Chronicle gathered that immediately after the elections in 2000, the Nissan pickup with registration number CR4252A went missing, as no party member could tell its whereabouts.

It was further gathered that the beleaguered Chairman Awuku had meanwhile arranged with some car dealers and sent the vehicle to Obuasi in the Ashanti region for sale.

As fate would have it, DCD Bayor had also left a message with some friends to get him a pick-up for his farming activities. He, therefore, ended up buying the stolen NDC vehicle from the party chairman's agents at Obuasi.

Bayor admitted in an interview with the paper that the vehicle he purchased from an agent at Obuasi was indeed one of the pick-ups used by the NDC for the 2000 campaign.

He told the paper that the police had since seized the vehicle from him and given it back to its rightful owner, the Dunkwa-Offin branch of the NDC.

"They have since seized the vehicle from me, but I am yet to get back the ?10million I paid to the chairman for it," he said.

Bayor told Chronicle that he had been looking for a pick-up to buy, and while the search was on, someone approached him one day in his office to tell him that he had a pick-up for sale.

He said when he went to inspect the vehicle he realized that it was one of those used by the NDC for previous election campaigns.

As a result he questioned those who were selling the vehicle but they told him that Awuku, the Upper Denkyira constituency chairman of the NDC, gave it to them for sale.

"Having been informed of this, what I did was to contact Awuku to find out the authenticity of the information, but when he was reached, he told me that the top hierarchy of the party had doled out the vehicle in question to him as a gift for the service he had rendered to the party," Bayor told this reporter last Thursday afternoon.

Based on what the chairman told him, Bayor said, he had no reason to doubt it and therefore paid ?10million for the vehicle and went ahead to change its registration number.

He debunked the speculation that it was a deal struck between him and the chairman.

"I was looking for a car to buy but unfortunately for me the one I got turned out to be a stolen vehicle," he explained.

All efforts to contact Awuku, for his comment on the story had not been successful, but Chronicle sources close to both the Dunkwa-Offin Police and NDC constituency executives confirmed the story.

Chronicle gathered that in October, last year, a member of the Dunkwa-Offin GPRTU who was privy to what Awuku had done to his party, after spotting the DCD with the vehicle, lodged a complaint at the Dunkwa-Offin central police station against the DCD for receiving the stolen vehicle.

Upon the complaint, the investigation unit of the police service set their machine in motion and invited Bayor for questioning.

After hearing the story of the DCD, the police impounded the vehicle for thorough investigations and also tried to trace Awuku who, it was gathered, had since relocated somewhere in the Volta region.

It was gathered that investigations by the police revealed that Awuku's claim that the vehicle had been given to him as gift was a tall tale.

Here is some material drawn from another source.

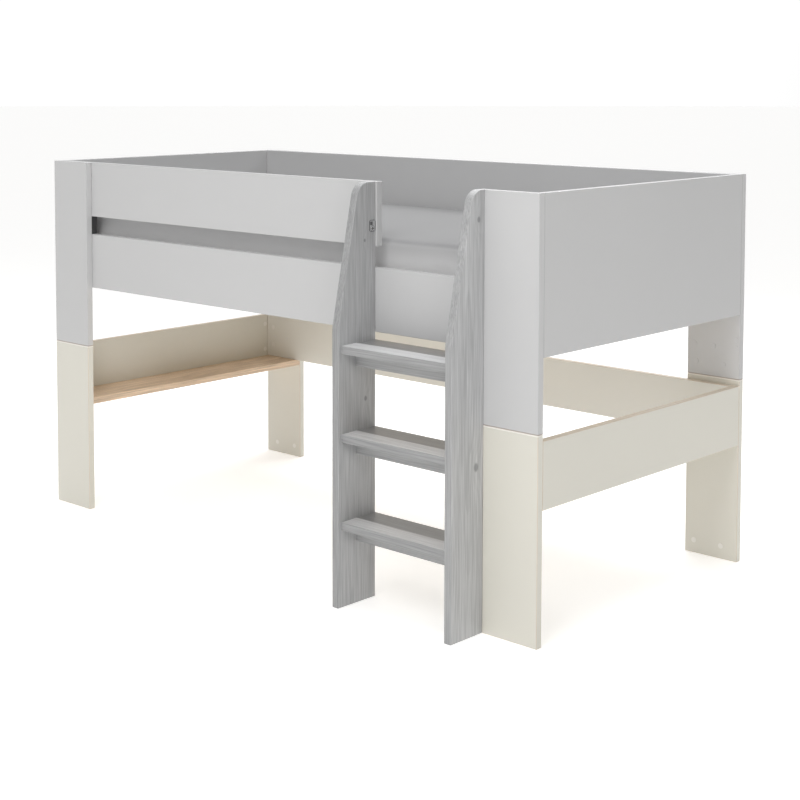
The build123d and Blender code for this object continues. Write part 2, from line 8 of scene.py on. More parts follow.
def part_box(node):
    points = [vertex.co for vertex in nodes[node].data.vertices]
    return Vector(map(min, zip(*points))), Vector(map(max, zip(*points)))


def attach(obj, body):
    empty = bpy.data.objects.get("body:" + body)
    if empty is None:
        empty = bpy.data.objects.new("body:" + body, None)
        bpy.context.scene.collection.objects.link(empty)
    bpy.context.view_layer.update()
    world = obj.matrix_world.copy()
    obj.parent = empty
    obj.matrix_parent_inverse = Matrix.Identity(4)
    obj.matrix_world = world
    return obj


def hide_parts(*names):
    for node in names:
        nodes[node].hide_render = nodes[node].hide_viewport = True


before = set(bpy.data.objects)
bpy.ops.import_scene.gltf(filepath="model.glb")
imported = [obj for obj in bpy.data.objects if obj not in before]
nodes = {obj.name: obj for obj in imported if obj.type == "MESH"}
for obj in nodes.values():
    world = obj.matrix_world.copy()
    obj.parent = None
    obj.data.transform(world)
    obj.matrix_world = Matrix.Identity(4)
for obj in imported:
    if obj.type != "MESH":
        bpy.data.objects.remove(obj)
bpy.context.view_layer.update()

scene = bpy.context.scene


# ---------------------------------------------------------------- node helpers
class Mat:
    """A procedural material. Object coordinates are metres in the row's frame."""

    def __init__(self, name):
        self.m = bpy.data.materials.new(name)
        self.m.use_nodes = True
        self.nt = self.m.node_tree
        self.nt.nodes.clear()
        self.out = self.add("OutputMaterial")
        self.b = self.add("BsdfPrincipled")
        self.link(self.b.outputs[0], self.out.inputs["Surface"])
        self.pos = self.add("TexCoord").outputs["Object"]

    def add(self, kind, **props):
        n = self.nt.nodes.new("ShaderNode" + kind)
        for k, v in props.items():
            setattr(n, k, v)
        return n

    def link(self, a, b):
        self.nt.links.new(a, b)

    def put(self, socket, v):
        if isinstance(v, bpy.types.NodeSocket):
            self.link(v, socket)
        else:
            socket.default_value = v

    def math(self, op, a, b=None, c=None, clamp=False):
        n = self.add("Math", operation=op, use_clamp=clamp)
        for i, v in enumerate((a, b, c)):
            if v is not None:
                self.put(n.inputs[i], v)
        return n.outputs[0]

    def vec(self, op, a, b=None, scale=None):
        n = self.add("VectorMath", operation=op)
        self.put(n.inputs[0], a)
        if b is not None:
            self.put(n.inputs[1], b)
        if scale is not None:
            self.put(n.inputs["Scale"], scale)
        return n.outputs["Value"] if op in ("LENGTH", "DOT_PRODUCT", "DISTANCE") else n.outputs[0]

    def xyz(self, v):
        n = self.add("SeparateXYZ")
        self.put(n.inputs[0], v)
        return n.outputs[0], n.outputs[1], n.outputs[2]

    def join(self, x, y, z):
        n = self.add("CombineXYZ")
        for i, v in enumerate((x, y, z)):
            self.put(n.inputs[i], v)
        return n.outputs[0]

    def noise(self, v, scale, detail=2.0, rough=0.5, distortion=0.0):
        n = self.add("TexNoise")
        self.put(n.inputs["Vector"], v)
        n.inputs["Scale"].default_value = scale
        n.inputs["Detail"].default_value = detail
        n.inputs["Roughness"].default_value = rough
        n.inputs["Distortion"].default_value = distortion
        return n.outputs[0]

    def remap(self, v, a, b, c=0.0, d=1.0, smooth=True):
        n = self.add("MapRange", interpolation_type="SMOOTHSTEP" if smooth else "LINEAR")
        self.put(n.inputs["Value"], v)
        for k, x in (("From Min", a), ("From Max", b), ("To Min", c), ("To Max", d)):
            n.inputs[k].default_value = x
        return n.outputs[0]

    def mix(self, f, a, b):
        n = self.add("Mix", data_type="RGBA")
        self.put(n.inputs[0], f)
        self.put(n.inputs[6], a if isinstance(a, bpy.types.NodeSocket) else (*a, 1.0))
        self.put(n.inputs[7], b if isinstance(b, bpy.types.NodeSocket) else (*b, 1.0))
        return n.outputs[2]

    def shade(self, colour, factor):
        """colour times a number."""
        if not isinstance(colour, bpy.types.NodeSocket):
            colour = self.mix(0.0, colour, colour)
        return self.vec("SCALE", colour, scale=factor)

    def bump(self, height, distance, strength, under=None):
        n = self.add("Bump")
        self.put(n.inputs["Height"], height)
        n.inputs["Distance"].default_value = distance
        n.inputs["Strength"].default_value = strength
        if under is not None:
            self.link(under, n.inputs["Normal"])
        return n.outputs[0]

    def finish(self, colour, rough, normal=None, **fixed):
        self.put(self.b.inputs["Base Color"], colour if isinstance(colour, bpy.types.NodeSocket) else (*colour, 1.0))
        self.put(self.b.inputs["Roughness"], rough)
        if normal is not None:
            self.link(normal, self.b.inputs["Normal"])
        for k, v in fixed.items():
            self.b.inputs[k.replace("_", " ")].default_value = v
        return self.m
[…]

Upon their findings, the police released the impounded vehicle to its owners, the Upper Denkyira branch of the NDC.

Chronicle learnt that a few weeks after the purchase of the vehicle, Bayor changed the documents on it. He also managed to change its registration number from CR4252A to GR7160E.

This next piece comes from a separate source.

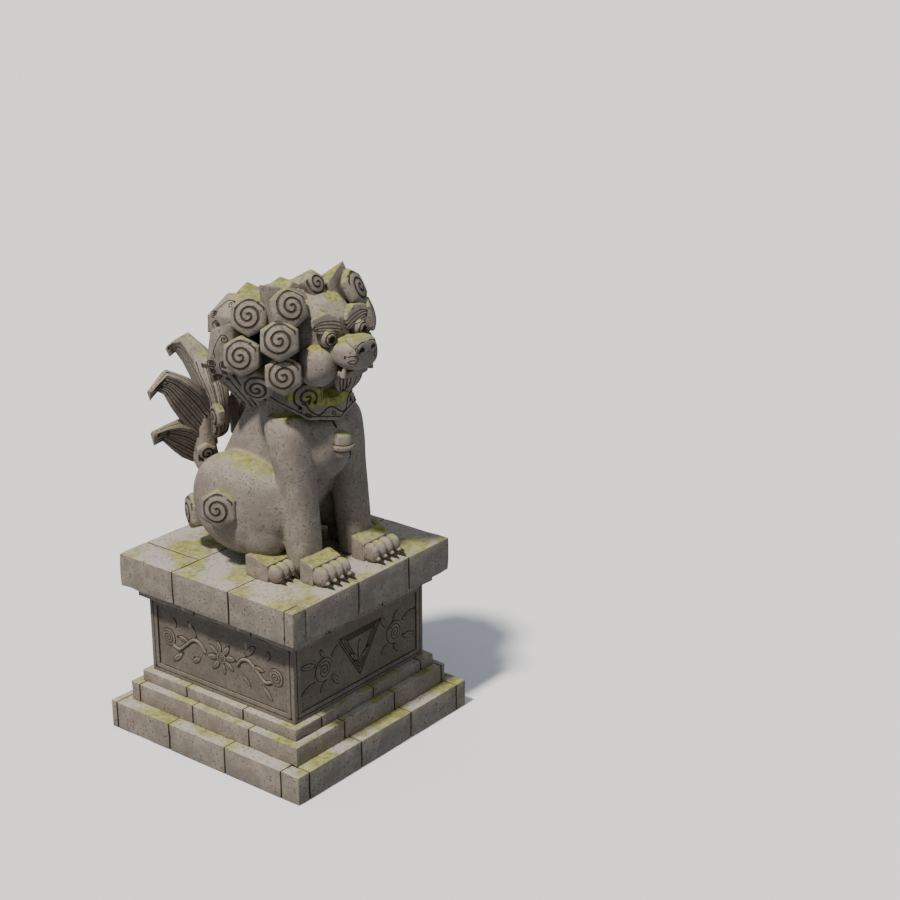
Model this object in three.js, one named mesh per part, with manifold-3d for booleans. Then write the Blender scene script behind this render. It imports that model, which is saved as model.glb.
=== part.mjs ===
// Komainu statue: a carved stone guardian lion dog seated on a stepped and panelled masonry plinth.
// Millimetres, +Z up, the lion looks along -Y. The origin is the middle of the plinth's underside.
import * as THREE from 'three';
import { mergeVertices } from 'three/addons/utils/BufferGeometryUtils.js';
import Module from 'manifold-3d';

const wasm = await Module();
wasm.setup();

// Driving dimensions of the plinth
const JOINT = 3; // width of an open masonry joint

// Each course: half its width, the height of its top, and the places of its joints.
// rows are the joints across the plinth; front and back are the joints inside the two outer rows.
const COURSES = {
  bottom_step: {
    half: 515,
    top: 119,
    rows: [-423, -126, 183, 482],
    front: [-452, -150, 156, 453],
    back: [-300, 0, 300],
  },
  middle_step: {
    half: 455,
    top: 200,
    rows: [-203, 104, 405],
    front: [-179, 126, 429],
    back: [-300, 0, 300],
  },
  upper_step: {
    half: 420,
    top: 249,
    rows: [-141, 168],
    front: [-272, 36, 335],
    back: [-215, 215],
  },
  neck: {
    half: 419,
    bottom: 576,
    top: 623,
    rows: [-200, 105],
    front: [-212, 100],
    back: [-150, 150],
  },
  cap: {
    half: 466,
    top: 763,
    rows: [-133, 168],
    front: [-93, 210],
    back: [-315, 0, 315],
  },
};
const CAP_CORNER = { x: 70, y: 44 }; // small closing stone at the cap's front corner
const DADO = { half: 389, bottom: 249, top: 576 };

// Panels carved into the dado: a sunk field in a raised frame, with low relief standing in the field
const PANEL = { half: 350, low: 283, high: 544, sink: 6, relief: 5 };
const FIELD_MIDDLE = 413; // height of the middle of the sunk field
const ROSETTE = { out: 292, up: 4, radius: 37, sides: 10 };
const FLOWER = { petals: 8, reach: 78, half: 13, heart: 25 };
const VINE = { path: [[270, -22], [234, -33], [196, -4], [150, 31], [112, 24], [85, -7]], half: 6 };
const SUN = { out: 213, radius: 48, sides: 12 };
const TRIANGLE = { outer: [[-130, 92], [130, 92], [0, -106]], bands: [0, 10, 20], deep: 3 };
const SPRIG = [
  [0, -42, 0, 50, 12],
  [-2, -40, -62, 6, 9],
  [2, -40, 60, 2, 9],
];
// Leaves are [root across, root up, tip across, tip up, half width], measured from the field's middle
const SIDE_LEAVES = [
  [-260, 99, -247, 58, 8],
  [-184, 105, -133, 49, 12],
  [-237, 22, -179, 16, 11],
  [-275, -98, -216, -46, 13],
  [-163, -68, -115, -38, 12],
  [131, 47, 187, 104, 14],
  [247, 59, 260, 103, 10],
  [172, 14, 233, 10, 10],
  [111, -38, 157, -78, 9],
  [212, -50, 273, -104, 12],
];
// Leaves round the left sun; the right sun has the same ones turned half round
const SUN_LEAVES = [
  [-344, 54, -262, 36, 13],
  [-233, 88, -206, 50, 9],
  [-166, 36, -129, 72, 9],
  [-167, -38, -129, -92, 12],
  [-237, -92, -203, -51, 9],
  [-340, -58, -259, -37, 10],
];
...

Insiders who spoke to the paper accused the police of playing it soft on the DCD since, according to them, the case should have been forwarded to court.

They also believed that it was an arrangement between the DCD and the former NDC chairman, but Bayor debunked such allegations.

He insisted that it was what Awuku told him that convinced him to pay for the vehicle and that he had since started making moves to locate Awuku in the Volta region to retrieve the ?10million he paid to him for the vehicle.